I want to get the prices of smartphones from this website, http://tweakers.net. It's a Dutch site. The problem is that the prices are not collected from the website.
The textfile 'TweakersTelefoons.txt' contains 3 entries:
samsung-galaxy-s6-32gb-zwart
lg-nexus-5x-32gb-zwart
huawei-nexus-6p-32gb-zwart
I'm using python 2.7 and this is the code I used:
import urllib
import re
symbolfile = open("TweakersTelefoons.txt")
symbolslist = symbolfile.read()
symbolslist = symbolslist.split("\n")
for symbol in symbolslist:
url = "http://tweakers.net/pricewatch/[^.]*/" +symbol+ ".html"
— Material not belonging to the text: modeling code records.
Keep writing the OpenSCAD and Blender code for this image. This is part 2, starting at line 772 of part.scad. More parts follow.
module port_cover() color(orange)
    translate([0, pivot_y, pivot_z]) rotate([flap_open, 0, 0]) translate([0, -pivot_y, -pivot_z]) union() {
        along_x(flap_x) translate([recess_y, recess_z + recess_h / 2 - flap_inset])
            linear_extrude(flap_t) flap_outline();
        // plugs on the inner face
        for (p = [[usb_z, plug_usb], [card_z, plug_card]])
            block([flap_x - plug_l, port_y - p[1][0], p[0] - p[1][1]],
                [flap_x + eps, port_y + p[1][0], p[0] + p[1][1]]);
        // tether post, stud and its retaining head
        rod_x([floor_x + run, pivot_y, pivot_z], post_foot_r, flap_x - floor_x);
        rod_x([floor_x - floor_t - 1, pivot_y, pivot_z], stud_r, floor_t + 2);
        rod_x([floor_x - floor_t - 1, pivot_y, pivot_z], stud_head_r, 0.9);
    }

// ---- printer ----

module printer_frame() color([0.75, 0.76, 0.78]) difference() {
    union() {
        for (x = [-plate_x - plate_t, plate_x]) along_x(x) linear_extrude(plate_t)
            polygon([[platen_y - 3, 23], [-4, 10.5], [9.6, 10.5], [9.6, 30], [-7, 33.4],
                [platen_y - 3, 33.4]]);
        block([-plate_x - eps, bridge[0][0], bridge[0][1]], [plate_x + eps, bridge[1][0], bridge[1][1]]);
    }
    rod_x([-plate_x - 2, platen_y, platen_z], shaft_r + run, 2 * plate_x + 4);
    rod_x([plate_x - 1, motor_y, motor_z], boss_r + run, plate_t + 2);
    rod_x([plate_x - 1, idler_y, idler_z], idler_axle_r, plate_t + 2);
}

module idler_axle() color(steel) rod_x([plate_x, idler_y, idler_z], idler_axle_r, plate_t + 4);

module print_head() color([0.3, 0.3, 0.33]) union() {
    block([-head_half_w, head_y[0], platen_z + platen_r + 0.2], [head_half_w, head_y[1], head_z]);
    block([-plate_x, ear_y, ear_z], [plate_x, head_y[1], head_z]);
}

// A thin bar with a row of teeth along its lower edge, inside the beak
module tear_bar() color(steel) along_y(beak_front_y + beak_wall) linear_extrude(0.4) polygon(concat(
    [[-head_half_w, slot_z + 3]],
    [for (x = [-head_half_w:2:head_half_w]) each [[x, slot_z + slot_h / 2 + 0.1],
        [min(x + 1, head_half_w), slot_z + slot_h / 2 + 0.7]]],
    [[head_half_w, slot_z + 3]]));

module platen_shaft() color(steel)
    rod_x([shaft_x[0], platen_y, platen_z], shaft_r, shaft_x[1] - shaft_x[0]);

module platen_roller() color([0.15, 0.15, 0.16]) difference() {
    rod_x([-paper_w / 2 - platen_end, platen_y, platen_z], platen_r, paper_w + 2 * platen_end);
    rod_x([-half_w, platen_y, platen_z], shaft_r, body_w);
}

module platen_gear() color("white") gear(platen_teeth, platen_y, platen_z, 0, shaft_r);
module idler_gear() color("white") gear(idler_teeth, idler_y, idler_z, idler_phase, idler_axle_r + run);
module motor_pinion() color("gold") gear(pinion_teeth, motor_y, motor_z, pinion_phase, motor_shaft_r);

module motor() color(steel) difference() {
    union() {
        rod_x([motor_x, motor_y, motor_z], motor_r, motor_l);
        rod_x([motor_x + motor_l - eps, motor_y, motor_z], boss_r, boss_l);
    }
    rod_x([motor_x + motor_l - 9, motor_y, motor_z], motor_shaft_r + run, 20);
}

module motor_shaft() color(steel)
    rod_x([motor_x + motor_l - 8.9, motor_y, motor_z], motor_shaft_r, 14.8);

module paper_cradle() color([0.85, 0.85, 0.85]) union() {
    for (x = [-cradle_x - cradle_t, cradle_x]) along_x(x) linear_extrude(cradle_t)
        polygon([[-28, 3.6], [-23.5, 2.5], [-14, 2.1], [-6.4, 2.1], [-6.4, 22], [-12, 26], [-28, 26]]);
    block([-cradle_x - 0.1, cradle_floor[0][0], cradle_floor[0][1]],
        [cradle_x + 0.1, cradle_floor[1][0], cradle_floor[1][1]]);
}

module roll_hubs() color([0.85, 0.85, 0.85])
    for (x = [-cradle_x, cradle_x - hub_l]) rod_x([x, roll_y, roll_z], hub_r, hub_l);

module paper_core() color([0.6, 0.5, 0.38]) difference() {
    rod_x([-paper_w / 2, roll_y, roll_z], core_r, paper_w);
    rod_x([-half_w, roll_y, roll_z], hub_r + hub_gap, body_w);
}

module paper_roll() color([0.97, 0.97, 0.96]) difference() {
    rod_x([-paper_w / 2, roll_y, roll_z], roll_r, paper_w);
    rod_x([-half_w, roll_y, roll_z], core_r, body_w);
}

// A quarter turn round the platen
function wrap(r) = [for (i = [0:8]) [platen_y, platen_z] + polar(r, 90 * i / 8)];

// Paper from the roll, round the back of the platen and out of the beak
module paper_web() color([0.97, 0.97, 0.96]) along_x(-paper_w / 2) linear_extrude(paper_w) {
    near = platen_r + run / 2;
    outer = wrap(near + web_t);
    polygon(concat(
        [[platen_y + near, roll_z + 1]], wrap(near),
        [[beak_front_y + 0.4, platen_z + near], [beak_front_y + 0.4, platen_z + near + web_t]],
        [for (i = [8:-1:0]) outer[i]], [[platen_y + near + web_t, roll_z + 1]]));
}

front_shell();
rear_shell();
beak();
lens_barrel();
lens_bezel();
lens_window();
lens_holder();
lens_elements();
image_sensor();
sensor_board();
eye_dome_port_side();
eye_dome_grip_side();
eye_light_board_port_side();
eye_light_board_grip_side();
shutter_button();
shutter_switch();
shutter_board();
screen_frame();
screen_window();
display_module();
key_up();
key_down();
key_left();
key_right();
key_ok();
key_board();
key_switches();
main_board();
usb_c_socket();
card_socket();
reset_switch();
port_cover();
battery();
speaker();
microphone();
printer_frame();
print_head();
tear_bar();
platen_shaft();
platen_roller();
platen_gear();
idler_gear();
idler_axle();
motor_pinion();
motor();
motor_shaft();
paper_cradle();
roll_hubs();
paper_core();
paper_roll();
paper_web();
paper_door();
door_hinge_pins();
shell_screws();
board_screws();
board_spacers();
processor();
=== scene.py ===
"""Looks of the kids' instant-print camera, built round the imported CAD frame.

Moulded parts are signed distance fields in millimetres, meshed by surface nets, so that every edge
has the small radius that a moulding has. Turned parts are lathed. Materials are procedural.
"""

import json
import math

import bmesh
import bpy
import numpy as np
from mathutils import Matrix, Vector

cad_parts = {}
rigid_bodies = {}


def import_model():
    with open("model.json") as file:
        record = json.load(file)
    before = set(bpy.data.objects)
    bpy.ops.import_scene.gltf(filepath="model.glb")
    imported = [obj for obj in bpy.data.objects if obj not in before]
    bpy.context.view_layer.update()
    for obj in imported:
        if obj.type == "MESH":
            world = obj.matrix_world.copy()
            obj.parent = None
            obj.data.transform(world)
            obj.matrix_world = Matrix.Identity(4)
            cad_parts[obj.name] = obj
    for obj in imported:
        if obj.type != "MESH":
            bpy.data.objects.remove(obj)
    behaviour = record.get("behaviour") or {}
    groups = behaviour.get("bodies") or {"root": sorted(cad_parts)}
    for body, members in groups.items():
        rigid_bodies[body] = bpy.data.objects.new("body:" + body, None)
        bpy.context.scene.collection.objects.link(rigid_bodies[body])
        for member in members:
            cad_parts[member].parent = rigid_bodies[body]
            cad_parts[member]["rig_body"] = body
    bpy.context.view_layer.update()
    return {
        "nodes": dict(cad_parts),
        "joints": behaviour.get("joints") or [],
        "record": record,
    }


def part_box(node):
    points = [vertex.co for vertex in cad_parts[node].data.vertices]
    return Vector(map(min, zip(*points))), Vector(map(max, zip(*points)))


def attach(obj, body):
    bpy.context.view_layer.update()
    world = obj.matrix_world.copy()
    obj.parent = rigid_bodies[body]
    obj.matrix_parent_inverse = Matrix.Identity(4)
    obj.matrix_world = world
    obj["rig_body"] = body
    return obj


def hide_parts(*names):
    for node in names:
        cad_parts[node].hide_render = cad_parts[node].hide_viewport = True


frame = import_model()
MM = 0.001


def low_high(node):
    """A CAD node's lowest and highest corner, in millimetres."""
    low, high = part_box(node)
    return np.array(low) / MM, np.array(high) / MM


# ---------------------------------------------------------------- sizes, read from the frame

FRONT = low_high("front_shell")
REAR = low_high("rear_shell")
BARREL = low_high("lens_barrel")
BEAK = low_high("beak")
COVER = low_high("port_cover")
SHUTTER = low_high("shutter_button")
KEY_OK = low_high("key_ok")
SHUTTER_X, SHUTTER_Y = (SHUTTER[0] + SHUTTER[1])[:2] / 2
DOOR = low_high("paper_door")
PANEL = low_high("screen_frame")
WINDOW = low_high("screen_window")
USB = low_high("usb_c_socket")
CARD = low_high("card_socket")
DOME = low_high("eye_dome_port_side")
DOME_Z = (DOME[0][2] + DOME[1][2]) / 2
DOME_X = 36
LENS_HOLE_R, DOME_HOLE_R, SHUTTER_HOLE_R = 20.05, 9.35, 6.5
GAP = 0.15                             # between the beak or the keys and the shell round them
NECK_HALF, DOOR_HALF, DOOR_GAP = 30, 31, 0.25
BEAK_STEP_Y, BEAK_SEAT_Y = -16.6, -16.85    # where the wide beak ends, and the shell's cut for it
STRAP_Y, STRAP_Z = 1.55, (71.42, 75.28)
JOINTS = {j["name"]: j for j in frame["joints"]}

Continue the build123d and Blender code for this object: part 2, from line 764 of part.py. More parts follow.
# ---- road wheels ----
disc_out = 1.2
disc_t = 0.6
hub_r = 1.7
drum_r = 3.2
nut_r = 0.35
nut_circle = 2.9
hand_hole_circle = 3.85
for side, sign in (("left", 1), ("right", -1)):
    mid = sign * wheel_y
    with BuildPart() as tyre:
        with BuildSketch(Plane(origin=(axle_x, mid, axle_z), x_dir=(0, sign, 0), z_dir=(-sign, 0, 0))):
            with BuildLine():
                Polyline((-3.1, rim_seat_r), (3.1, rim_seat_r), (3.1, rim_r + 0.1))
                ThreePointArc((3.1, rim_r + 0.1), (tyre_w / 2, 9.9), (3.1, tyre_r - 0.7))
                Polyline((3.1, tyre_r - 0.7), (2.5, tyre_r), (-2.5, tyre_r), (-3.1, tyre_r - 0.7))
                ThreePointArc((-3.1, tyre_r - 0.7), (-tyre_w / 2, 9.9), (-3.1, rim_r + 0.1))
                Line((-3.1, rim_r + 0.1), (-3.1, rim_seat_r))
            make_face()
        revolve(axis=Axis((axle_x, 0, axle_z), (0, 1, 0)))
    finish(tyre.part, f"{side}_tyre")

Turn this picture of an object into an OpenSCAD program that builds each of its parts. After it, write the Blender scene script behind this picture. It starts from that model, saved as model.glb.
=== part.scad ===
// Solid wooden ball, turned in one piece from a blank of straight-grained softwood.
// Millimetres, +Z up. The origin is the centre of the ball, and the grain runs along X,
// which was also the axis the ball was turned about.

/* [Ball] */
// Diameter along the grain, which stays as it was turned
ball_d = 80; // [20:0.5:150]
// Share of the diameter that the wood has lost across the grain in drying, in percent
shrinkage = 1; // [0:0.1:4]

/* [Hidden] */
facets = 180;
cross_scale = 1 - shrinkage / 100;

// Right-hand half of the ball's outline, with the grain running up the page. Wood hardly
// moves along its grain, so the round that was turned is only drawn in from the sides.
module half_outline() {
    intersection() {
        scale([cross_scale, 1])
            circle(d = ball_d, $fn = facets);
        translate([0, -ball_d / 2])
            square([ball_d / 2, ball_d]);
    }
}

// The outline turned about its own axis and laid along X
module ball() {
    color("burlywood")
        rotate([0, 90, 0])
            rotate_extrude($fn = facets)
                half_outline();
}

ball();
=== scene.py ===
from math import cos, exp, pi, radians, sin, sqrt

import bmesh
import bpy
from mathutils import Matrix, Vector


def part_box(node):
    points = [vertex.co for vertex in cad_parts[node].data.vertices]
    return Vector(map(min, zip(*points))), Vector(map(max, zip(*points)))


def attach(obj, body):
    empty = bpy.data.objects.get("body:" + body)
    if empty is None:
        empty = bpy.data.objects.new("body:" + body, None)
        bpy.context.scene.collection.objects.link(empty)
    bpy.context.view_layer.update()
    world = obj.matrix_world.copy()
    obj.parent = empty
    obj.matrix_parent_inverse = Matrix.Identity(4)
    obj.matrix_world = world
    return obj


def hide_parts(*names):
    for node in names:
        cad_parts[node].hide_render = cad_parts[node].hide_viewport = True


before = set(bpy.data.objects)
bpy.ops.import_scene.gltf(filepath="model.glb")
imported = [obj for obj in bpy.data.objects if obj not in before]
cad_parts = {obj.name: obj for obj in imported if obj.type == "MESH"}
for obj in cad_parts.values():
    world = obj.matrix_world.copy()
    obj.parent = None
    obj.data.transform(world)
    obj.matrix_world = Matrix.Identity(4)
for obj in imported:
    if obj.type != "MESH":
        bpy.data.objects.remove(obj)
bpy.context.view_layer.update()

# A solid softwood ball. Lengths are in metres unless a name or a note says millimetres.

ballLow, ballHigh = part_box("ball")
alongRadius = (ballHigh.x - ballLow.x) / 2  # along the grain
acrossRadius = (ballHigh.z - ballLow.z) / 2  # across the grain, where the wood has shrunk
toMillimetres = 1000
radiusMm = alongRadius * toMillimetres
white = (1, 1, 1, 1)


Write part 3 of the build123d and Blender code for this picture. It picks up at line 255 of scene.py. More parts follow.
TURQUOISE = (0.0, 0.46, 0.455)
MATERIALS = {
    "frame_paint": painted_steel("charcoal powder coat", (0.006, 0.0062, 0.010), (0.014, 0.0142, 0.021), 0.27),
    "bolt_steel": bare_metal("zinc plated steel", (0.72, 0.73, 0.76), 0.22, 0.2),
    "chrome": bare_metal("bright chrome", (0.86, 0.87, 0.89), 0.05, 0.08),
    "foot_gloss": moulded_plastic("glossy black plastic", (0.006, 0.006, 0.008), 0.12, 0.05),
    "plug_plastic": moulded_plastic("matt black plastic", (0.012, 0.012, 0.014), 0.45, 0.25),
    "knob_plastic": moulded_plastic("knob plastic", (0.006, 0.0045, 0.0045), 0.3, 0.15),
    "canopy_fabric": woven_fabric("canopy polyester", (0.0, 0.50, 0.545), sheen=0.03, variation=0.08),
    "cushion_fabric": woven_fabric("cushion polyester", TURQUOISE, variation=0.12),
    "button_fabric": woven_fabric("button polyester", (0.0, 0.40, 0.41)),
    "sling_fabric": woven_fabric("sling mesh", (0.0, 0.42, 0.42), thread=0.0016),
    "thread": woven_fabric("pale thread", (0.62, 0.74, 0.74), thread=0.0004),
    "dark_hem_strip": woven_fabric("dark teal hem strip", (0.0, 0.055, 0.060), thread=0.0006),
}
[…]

## http://tweakers.net/pricewatch/423541/samsung-galaxy-s6-32gb-zwart.html is the original html
htmlfile = urllib.urlopen(url)
htmltext = htmlfile.read()
regex = '<span itemprop="lowPrice">(.+?)</span>'
## <span itemprop="lowPrice">€ 471,95</span> is what the original code looks like
pattern = re.compile(regex)
price = re.findall(pattern, htmltext)
print "the price of", symbol, "is ", price
Output:
the price of samsung-galaxy-s6-32gb-zwart is []
the price of lg-nexus-5x-32gb-zwart is []
the price of huawei-nexus-6p-32gb-zwart is []
The prices are not shown I tried using [^.] to get rid of the euro sign, but that didn't work.
Furthermore it might be that in Europe we use a "," instead of "." as a seperator for decimals. Please help.
Thank you in advance.
I think that your problem is that you are expecting a web server to resolve a wildcard within a URL with
"http://tweakers.net/pricewatch/[^.]*/
and you are not checking the returned code which I suspect is 404.You need to either identify the product ID if that is fixed or post a search request using the forms post method.